Se antes, Baltazar teria esnobado o dia de sua volta, imagina-se agora, diante desse prometido dia! E assim começou com a interrupção do som do violão:

---Vejo que os meus amigos continuam na mesma! Vestindo as mesmas roupas! Serrando um copinho de cerveja aqui outro ali! É pena que vocês não tenham a coragem que eu tive, arrancando-me para São Paulo em busca de dias melhores. Vocês estão fadados à pobreza. Eu, em São Paulo , estou faturando, mensalmente, quatro salários mínimos, o que não é uma “tutaméia” trabalhando como auxiliar de escritório.

Diante dessa exaltação, Flavio meteu os dedos no violão e já puxou a “Barbaridade” dizendo antes, vamos oferecer uma música para o rei dos mentirosos:

Barbaridade, uma musica muito antiga. ( Se quiser vê-la clique aqui:https://www.letras.mus.br/os-mirins/473669/




Diante daquelas circunstâncias, Baltazar afastou-se com o seu amigo e nunca mais foi visto.

Durante a Semana Santa passada, quando me encontrava no Banco Itaú, aguardando o atendimento pelo Caixa, tomou assento, junto a mim, um cidadão da cabeça, totalmente, pelada.
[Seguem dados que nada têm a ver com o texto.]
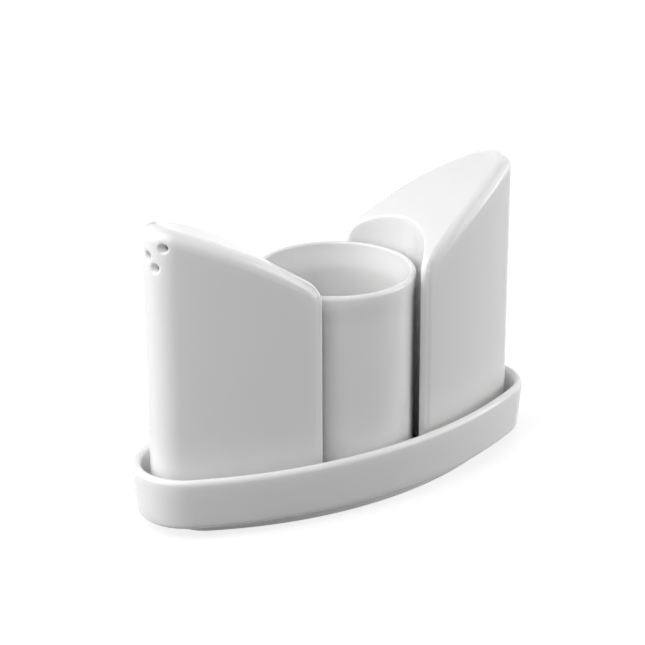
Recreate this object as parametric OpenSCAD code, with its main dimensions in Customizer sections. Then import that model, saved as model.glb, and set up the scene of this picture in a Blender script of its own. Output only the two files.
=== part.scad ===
// Table set: a salt shaker, a pepper shaker and a toothpick cup standing on an oval tray.
// The origin is the middle of the tray's foot, on the table. +X runs along the tray, +Z is up.

/* [Tray] */
// Length over the rim
tray_l = 139.8; // [136.8:0.6:148.8]
// Width over the rim
tray_w = 57.6; // [57.6:0.6:61.2]
// Height of the rim above the table
tray_h = 20; // [16:1:24]
// Thickness of the full round along the top of the wall
tray_rim_t = 2.7; // [2.4:0.1:2.8]
// Outward lean of the wall in degrees
tray_lean = 5; // [3:0.5:6]
// Bevel under the outer edge of the body
tray_bevel = 1.3; // [0.8:0.1:2]
// Thickness of the floor
tray_floor_t = 3; // [2.5:0.1:4]

/* [Tray foot] */
// Height of the foot
foot_h = 3.5; // [2:0.5:4]
// Length of the foot
foot_l = 119; // [112:1:121]
// Width of the foot
foot_w = 47.6; // [44:0.2:49]
// Radius of the foot outline at its two ends
foot_end_r = 12.4; // [11:0.2:14]
// Width of the ring that touches the table
foot_ring_w = 3.5; // [3:0.5:5]

/* [Toothpick cup] */
// Height from the tray floor to the rim
cup_h = 63; // [50:1:80]
// Outer radius of the straight body
cup_r = 24.3; // [22:0.1:24.4]
// Outer radius of the lip
cup_lip_r = 24.8; // [24.4:0.1:25]
// Thickness of the lip, which is a full round
cup_lip_t = 3.2; // [2.8:0.1:3.4]
// Height over which the body widens to the lip
cup_flare_h = 8; // [5:1:15]
// Thickness of the body wall
cup_wall = 2.8; // [2.4:0.1:3.2]
// Height of the inner bottom above the tray floor
cup_base_t = 4.5; // [4:0.5:7]

/* [Shaker outline] */
// Length of the oval that both outlines are cut from
pair_l = 121.2; // [119:0.2:122]
// Width of that oval
pair_w = 45.2; // [44:0.2:46]
// Radius of that oval at its two ends
pair_end_r = 9.5; // [8:0.5:12]
// How far each outline then stands out from the middle
shaker_shift = 4; // [3.6:0.1:4.4]
// Radius of the hollow side that faces the cup
shaker_hollow_r = 23.8; // [23.4:0.1:24.2]
// Radius of the two upright edges beside the cup
shaker_edge_r = 1.6; // [1.2:0.4:1.6]

/* [Shaker top] */
// Height of the outer end above the table
shaker_end_z = 96.8; // [90:1:105]
// Height of the top above the table where it starts beside the cup
shaker_low_z = 74.3; // [70:1:80]
// Radius of the curve that the top rises in
shaker_top_r = 174; // [120:1:300]

/* [Shaker body] */
// Wall thickness of the shakers
shaker_wall = 3; // [2.5:0.1:3.5]
// Thickness of the plate that holds the stopper
shaker_plate_t = 3; // [2.5:0.1:4]
// Depth of the recess under that plate
shaker_recess = 6; // [5.6:0.1:8]
// Width of the ring that stands on the tray
shaker_ring_w = 4; // [3.5:0.1:4.2]
// Step in from the outer faces at the standing ring
shaker_step = 0.8; // [0.5:0.1:0.9]
// Height of that step
shaker_step_h = 1; // [0.5:0.1:2]

/* [Sprinkle holes] */
// Diameter of a sprinkle hole
sprinkle_d = 2.8; // [2:0.1:3.4]
// Turn of the hole group away from the outer end, in degrees
sprinkle_turn = 21; // [15:1:22]
// Turn of the direction in which the holes are drilled, all of them parallel
sprinkle_aim = 12; // [10:1:20]
// Height of the middle of the hole group above the table
sprinkle_z = 87.2; // [80:0.5:89]
// Width of the hole group, in degrees around the end
sprinkle_spread = 17; // [15:1:18]
// Height of the hole group from its middle to its lowest hole
sprinkle_drop = 3.2; // [3:0.1:4]

/* [Stoppers] */
// Radius of the filling hole
fill_r = 7.5; // [6:0.5:8]
// Distance of the filling hole from the middle of the set
fill_x = 43; // [42.5:0.5:44]
// Gap all round between the plug and the filling hole
plug_gap = 0.2; // [0.1:0.05:0.3]
// Height of the plug above its flange
plug_h = 3.5; // [3:0.1:3.6]
// Radius of the flange
flange_r = 9.5; // [9:0.1:9.8]
// Thickness of the flange
flange_t = 1.2; // [1:0.1:1.4]
// Radius of the finger dimple
dimple_r = 5; // [4:0.5:5.5]
// Thickness of the grip bar across the dimple
grip_t = 1.6; // [1.2:0.1:2]

/* [Hidden] */
$fa = 3;
$fs = 0.5;
EPS = 1;
floor_z = foot_h + tray_floor_t;
rim_r = tray_rim_t / 2;
rim_bead = 0.05;
floor_bevel = 1;
floor_inset = 7;
plate_z = floor_z + shaker_recess;
chamber_z = plate_z + shaker_plate_t;
chamber_edge_r = 1.5;
recess_edge_r = 1;
cup_foot_d = 1;
cup_foot_r = 18;
cup_corner_r = 2;
cup_round_r = 3;
plug_bevel = 0.6;
low_x = 20;
// The tray's four arcs have their centres on a triangle with sides of 39, 80 and 89 steps.
tray_step = (tray_l - tray_w) / 60;
tray_end_r = tray_w / 2 - 9 * tray_step;

// An oval has four arcs: radius r at its ends, and this radius along its sides.
function side_radius(a, b, r) = (b * b + (a - r) * (a - r) - r * r) / (2 * (b - r));

function unit(v) = v / norm(v);

// Filled oval outline with half length a, half width b and end radius r.
module oval(a, b, r) {
    side = side_radius(a, b, r);
    join_x = (a - r) * side / (side - r);
    for (s = [-1, 1]) {
        translate([s * (a - r), 0]) circle(r);
    }
    intersection() {
        translate([0, side - b]) circle(side);
        translate([0, b - side]) circle(side);
        square([2 * join_x, 2 * b], center = true);
    }
}

// Sweeps a profile round an oval. The profile's x is measured outward from the oval, its y is up.
// The arcs meet on lines that run from the centre of an end arc through the join.
module around_oval(a, b, r, height) {
    side = side_radius(a, b, r);
    centre = [a - r, 0];
    join = centre + 2 * [a - r, side - b];
    for (turn = [0, 180]) {
        rotate(turn) {
            intersection() {
                translate([a - r, 0, 0]) rotate_extrude() translate([r, 0]) children();
                linear_extrude(height) polygon([centre, join, [2 * join[0], 0], [join[0], -join[1]]]);
            }
            intersection() {
                translate([0, b - side, 0]) rotate_extrude() translate([side, 0]) children();
                linear_extrude(height) polygon([centre, join, [-join[0], join[1]], -centre]);
            }
        }
    }
}

// Section of the tray's wall: a full round on a leaning wall, with bevels outside and inside.
module tray_wall_profile() {
    lean = tan(tray_lean);
    rim_z = tray_h - rim_r;
    outer = -rim_bead;
    inner = rim_bead - tray_rim_t;
    translate([-rim_r, rim_z]) circle(rim_r);
    polygon([
        [outer, rim_z],
        [outer - (rim_z - foot_h - tray_bevel) * lean, foot_h + tray_bevel],
        [outer - (rim_z - foot_h) * lean - tray_bevel, foot_h],
        [-floor_inset - EPS, foot_h],
        [-floor_inset - EPS, floor_z],
        [inner - (rim_z - floor_z) * lean - floor_bevel, floor_z],
        [inner - (rim_z - floor_z - floor_bevel) * lean, floor_z + floor_bevel],
        [inner, rim_z]
    ]);
}

module tray() {
    a = tray_l / 2 - floor_inset;
    b = tray_w / 2 - floor_inset;
    color("whitesmoke") {
        around_oval(tray_l / 2, tray_w / 2, tray_end_r, 2 * tray_h) tray_wall_profile();
        translate([0, 0, foot_h]) linear_extrude(tray_floor_t) oval(a, b, tray_end_r - floor_inset);
        linear_extrude(foot_h + tray_floor_t / 2) {
            difference() {
                oval(foot_l / 2, foot_w / 2, foot_end_r);
                oval(foot_l / 2 - foot_ring_w, foot_w / 2 - foot_ring_w, foot_end_r - foot_ring_w);
            }
        }
    }
}

module toothpick_cup() {
    lip_z = cup_h - cup_lip_t / 2;
    inner_r = cup_r - cup_wall;
    color("whitesmoke") translate([0, 0, floor_z]) rotate_extrude() {
        translate([cup_lip_r - cup_lip_t / 2, lip_z]) circle(cup_lip_t / 2);
        translate([cup_r - cup_corner_r, cup_corner_r]) circle(cup_corner_r);
        difference() {
            polygon([
                [0, cup_foot_d], [cup_foot_r, cup_foot_d], [cup_foot_r, 0], [cup_r - cup_corner_r, 0],
                [cup_r - cup_corner_r, cup_corner_r], [cup_r, cup_corner_r], [cup_r, lip_z - cup_flare_h],
                [cup_lip_r, lip_z], [cup_lip_r - cup_lip_t, lip_z], [inner_r, lip_z - cup_flare_h],
                [inner_r, cup_base_t + cup_round_r], [inner_r - cup_round_r, cup_base_t], [0, cup_base_t]
            ]);
            translate([inner_r - cup_round_r, cup_base_t + cup_round_r]) circle(cup_round_r);
        }
    }
}

// Outline of the shaker on the +X side, moved in from its faces by inset.
// The two edges beside the cup have radius edge_r and touch both the side arc and the hollow.
module shaker_outline(inset, edge_r) {
    a = pair_l / 2 - inset;
    b = pair_w / 2 - inset;
    r = pair_end_r - inset;
    side = side_radius(a, b, r);
    side_centre = [0, b - side];
    hollow = shaker_hollow_r + inset;
    to_hollow = hollow + edge_r;
    to_side = side - edge_r;
    edge_y = (to_side * to_side - to_hollow * to_hollow - side_centre[1] * side_centre[1])
        / (-2 * side_centre[1]);
    edge = [sqrt(to_hollow * to_hollow - edge_y * edge_y), edge_y];
    outer_touch = side_centre + side * unit(edge - side_centre);
    inner_touch = hollow * unit(edge);
    translate([shaker_shift, 0]) {
        difference() {
            oval(a, b, r);
            circle(hollow);
            for (s = [-1, 1]) {
                polygon([
                    [inner_touch[0], 0], [inner_touch[0], s * inner_touch[1]],
                    [outer_touch[0], s * outer_touch[1]], [outer_touch[0], s * (b + EPS)],
                    [-a - EPS, s * (b + EPS)], [-a - EPS, 0]
                ]);
            }
        }
        for (s = [-1, 1]) {
            translate([edge[0], s * edge[1]]) circle(edge_r);
        }
    }
}

// Everything under the curved top of the shaker on the +X side, lowered by inset.
module under_top(inset) {
    low = [low_x, shaker_low_z];
    high = [shaker_shift + pair_l / 2, shaker_end_z];
    chord = high - low;
    rise = sqrt(shaker_top_r * shaker_top_r - chord * chord / 4);
    centre = (low + high) / 2 + rise * unit([chord[1], -chord[0]]);
    rotate([90, 0, 0]) translate([0, 0, -pair_w]) linear_extrude(2 * pair_w) {
        intersection() {
            translate(centre) circle(shaker_top_r - inset, $fa = 1);
            square([pair_l, 2 * shaker_end_z]);
        }
    }
}

// The shaker on the +X side. Its sprinkle holes are parallel, drilled into the outer end.
module shaker() {
    end_x = shaker_shift + pair_l / 2 - pair_end_r;
    difference() {
        intersection() {
            union() {
                translate([0, 0, floor_z]) {
                    linear_extrude(2 * shaker_step_h) {
                        shaker_outline(shaker_step, shaker_edge_r - shaker_step);
                    }
                }
                translate([0, 0, floor_z + shaker_step_h]) {
                    linear_extrude(shaker_end_z) shaker_outline(0, shaker_edge_r);
                }
            }
            under_top(0);
        }
        intersection() {
            translate([0, 0, chamber_z]) {
                linear_extrude(shaker_end_z) shaker_outline(shaker_wall, chamber_edge_r);
            }
            under_top(shaker_wall);
        }
        translate([0, 0, floor_z - EPS]) {
            linear_extrude(shaker_recess + EPS) shaker_outline(shaker_ring_w, recess_edge_r);
        }
        translate([fill_x, 0, plate_z - EPS]) cylinder(r = fill_r, h = shaker_plate_t + 2 * EPS);
        for (hole = [[-sprinkle_spread, 0], [0, -sprinkle_drop], [sprinkle_spread, sprinkle_drop]]) {
            across = pair_end_r * sin(sprinkle_turn + hole[0] - sprinkle_aim);
            translate([end_x, 0, sprinkle_z + hole[1]]) rotate(sprinkle_aim) {
                translate([shaker_wall, across, 0]) rotate([0, 90, 0]) {
                    cylinder(d = sprinkle_d, h = 3 * shaker_wall);
                }
            }
        }
    }
}

module salt_shaker() {
    color("whitesmoke") rotate(180) shaker();
}

module pepper_shaker() {
    color("whitesmoke") shaker();
}

// Soft plug for the filling hole of the shaker on the +X side, with a bar to pull it by.
module stopper() {
    plug_r = fill_r - plug_gap;
    dimple_h = flange_t + plug_h / 2;
    translate([fill_x, 0, plate_z - flange_t]) {
        difference() {
            rotate_extrude() {
                polygon([
                    [0, 0], [flange_r, 0], [flange_r, flange_t], [plug_r, flange_t],
                    [plug_r, flange_t + plug_h - plug_bevel], [plug_r - plug_bevel, flange_t + plug_h],
                    [0, flange_t + plug_h]
                ]);
            }
            translate([0, 0, -EPS]) cylinder(r = dimple_r, h = dimple_h + EPS);
        }
        translate([-grip_t / 2, -dimple_r - EPS / 2, 0]) cube([grip_t, 2 * dimple_r + EPS, dimple_h + EPS / 2]);
    }
}

module salt_stopper() {
    color("lightgray") rotate(180) stopper();
}

module pepper_stopper() {
    color("lightgray") stopper();
}

tray();
salt_shaker();
pepper_shaker();
toothpick_cup();
salt_stopper();
pepper_stopper();
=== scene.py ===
"""Looks of a porcelain salt and pepper set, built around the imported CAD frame.

The porcelain shapes repeat the CAD dimensions, with the soft edges that casting and glazing give.
Lengths are millimetres until a mesh is made, which is in metres. The stage is in metres.
"""
import math
import bpy
import numpy as np
from mathutils import Matrix, Vector


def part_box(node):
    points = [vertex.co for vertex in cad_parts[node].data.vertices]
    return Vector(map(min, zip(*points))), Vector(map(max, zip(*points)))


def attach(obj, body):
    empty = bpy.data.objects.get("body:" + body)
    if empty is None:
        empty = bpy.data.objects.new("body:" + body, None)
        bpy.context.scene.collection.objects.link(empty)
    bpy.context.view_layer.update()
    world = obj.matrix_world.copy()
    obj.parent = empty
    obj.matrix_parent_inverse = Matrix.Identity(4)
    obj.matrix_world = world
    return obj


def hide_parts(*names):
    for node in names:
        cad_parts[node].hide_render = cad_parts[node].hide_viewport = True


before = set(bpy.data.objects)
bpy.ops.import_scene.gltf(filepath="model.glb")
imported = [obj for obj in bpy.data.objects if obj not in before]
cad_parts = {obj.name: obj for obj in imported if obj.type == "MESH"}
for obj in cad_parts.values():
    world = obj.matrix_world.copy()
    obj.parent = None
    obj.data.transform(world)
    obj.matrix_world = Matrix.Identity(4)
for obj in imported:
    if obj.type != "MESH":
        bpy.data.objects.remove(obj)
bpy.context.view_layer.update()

MM = 0.001
TINY = 1e-12  # added to a length before dividing by it, in case it is zero
PARALLEL = 1e-7  # two faces whose squared sine is less than this have no edge between them


def mm_box(node):
    """A node's box at rest, in millimetres."""
    low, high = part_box(node)
    return np.array(low) / MM, np.array(high) / MM


def side_radius(a, b, r):
    """Radius along the sides of an oval with half length a, half width b and end radius r."""
    return (b * b + (a - r) ** 2 - r * r) / (2 * (b - r))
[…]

Tinha um olhar tristonho e desanimado, enquanto conversava com uma pessoa ao seu lado tendo a voz bastante fanhosa. Suas mãos estavam despigmentadas pelo vitiligo. Suscintamente, falava do seu tempo em Candeias e da saudade que guardava no coração dos dias de sua infância. Observei-lhe uma pinta, logo abaixo da orelha esquerda, o que me fez suspeitar tratar-se do Baltazar. Estava sem os dentes amontoados, sem o corpo magro que, agora, apenas balançava dentro das roupas como uma caixa de ossos. Baltazar estava totalmente diferente.

Puxei conversa e lhe perguntei:

---Boa tarde! Como o senhor se chama?

---Boa tarde. Meu nome é Baltazar.

---Por acaso, você é o Tazinho!?

---Uê, você me conhece?

---Sim, fomos meninos juntos aqui, em Candeias.

---E quem é você?

---Sou o Armando do Zé Delminda! Lembra-se?!

---Claro, seu pai foi sapateiro? E depois foi ser meirinho? Tinha o seu tio Wantuil...

---Isso mesmo...

---Pois é Armando! Eu sou o Tazinho que criou para si um mundo mentiroso. Tão mentiroso que chegava a acreditar em suas próprias mentiras. Sou o Tazinho que nunca teve um pai e que criou para si um pai rico. O Tazinho que tinha uma mãe prostituta que não o ensinou a amar! Uma mãe que trocou o seu filho por um bandido. Uma mãe que sumiu e nunca mais apareceu deixando o filho perdido em uma grande cidade, em plena adolescência, no meio de bandidos. Fui preso inocente. Apanhei sem saber o porquê! Eu sou o Tazinho cheio de idéias vãs que nunca deu um sorriso sincero para si e nem para ninguém. Estou aqui, hoje, em Candeias, realizando um sonho de quase cinquenta anos, quando eu prometia voltar desfilando de carro à vista de vocês. E veja quem voltou: estou quase cego pelo diabetes, com os passos trôpegos, com os pulmões dilacerados pelo cigarro e com o coração partido. Eu sou o Baltazar infeliz cujo casamento durou apenas dois anos e dezesseis dias. Eu sou um pobre coitado cujos dias estão contados e cujo único sonho que ainda alimentava era voltar à sua terra a fim de reviver um pouco de felicidade. Mas, sinto agora estar ainda mais infeliz do que antes. Ainda bem que encontrei você.

Á vista daquele drama, ofereci-lhe hospedagem em minha casa, propus lhe procurar os amigos ainda vivos, todavia, ele se recusou. Pediu notícias do Odilon Trindade, pai do Junei, com quem era mais ligado e do Flávio Ribeiro que o apelidou de Tazinho Mentiroso. A notícia de suas mortes o deixou desconsolado.

Alguém me esperava e eu tive que ir embora. Despedimo-nos, diante de um abraço frio, no qual existiu apenas dois sentimentos: um de pena e o outro de dor.

Armando Melo de Castro

Candeias MG Casos e Acasos

Um comentário:

Franz disse...

Ler os seus "causos" sempre trazem uma satisfação de ter vivido aquelas situações, ainda que não diretamente. Já havia esquecido daquela canção - Barbaridade - que ouvi tantas vezes e sempre associada a momentos hilários. O Flávio com seu violão que sempre ia na minha casa cantar junto com meu pai e, mais tarde, foi meu professor de inglês com tanta eficiência que não tive dificuldade em concursos dos quais participei.